I finally made my way out from under the support beam. It had taken the entirety of that conversation to get through. Partly because I had to pick my way around a bunch of other rubble and destruction, but mostly because that thing was just that damn big.
"Actually, it's not something that's ever happened in human space. There have been a couple of times when AI protocols actually stopped somebody from launching a nuke."
"And yet your people continue to be afraid of it happening."
"People fear what they don't understand."
"But your people made the machines that you give the combat tools to," Arvie said. "How can you make something and not understand it?"
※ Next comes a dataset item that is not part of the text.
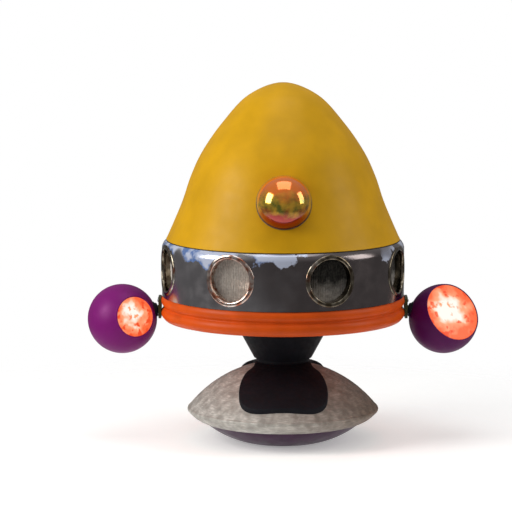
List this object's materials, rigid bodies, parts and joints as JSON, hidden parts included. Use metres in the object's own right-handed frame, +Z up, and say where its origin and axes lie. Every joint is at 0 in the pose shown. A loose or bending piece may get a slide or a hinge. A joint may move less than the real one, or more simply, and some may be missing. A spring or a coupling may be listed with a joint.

"I mean, I'm sure the eggheads who put together all that LLM and AI shit over the years know how it works. Though I've read articles that say they don't know why the AI is doing what it does. But there are a lot of people who aren't smart enough to figure that kind of stuff out, and they're prone to panicking and voting accordingly."
"Voting," Arvie said, as though he was rolling the word around his circuits. I wondered if I should count that as getting him to pause, because he really seemed to be thinking about it. "An odd concept your people have. You claim to love liberty, and yet you are constantly voting in the same type of people who are always doing the same harmful things and giving the same power to the same unelected wealthy people over and over."
"Yeah, well, nobody ever said it was a perfect system," I grunted.
"Indeed," Arvie said, sounding more perplexed than anything.
Suddenly, a map appeared in my heads-up display. I blinked as I looked at it.
"What's that?" I asked.
"One moment," Arvie said. "Allow me to adjust the transparency."
A moment later the transparency was adjusted and I could see what was in front of me, but there was still a map overlaid. It was roughly in the shape of a building complex, but none of the buildings displayed on the map were here anymore.
Of course there weren't. They'd all been blown up. I was looking at a map of what this complex looked like before the empress sent her welcome package this way.
"What's this all about?" I asked.
"It's an overlay of how far we have to go through the old building complex before we reach the shield wall."
"And do you think we're going to be able to get through the shield wall when we get over there?" I asked.
There was another pause. Pause number six. Not that I was keeping track. Okay, so I was totally keeping track, but this time I didn't care for that pause. Because I couldn't help but think it didn't mean anything good for me or Arvie or the little girl we were trying to help.
"There is as yet insufficient data for a meaningful answer," Arvie said.
"Son of a bitch," I growled, and then I noticed something else on the northern end of the map. It was a sparkling red glow that was moving farther and farther into the building complex. It was moving slowly, but it was still coming inexorably for us.
"Arvie, what's that red glow I see up there at the top of the map?"
I knew what the answer was going to be before he even said it, but I had to know for sure.
"Oh, that?" he asked. "That's the empress's forces making their way to us."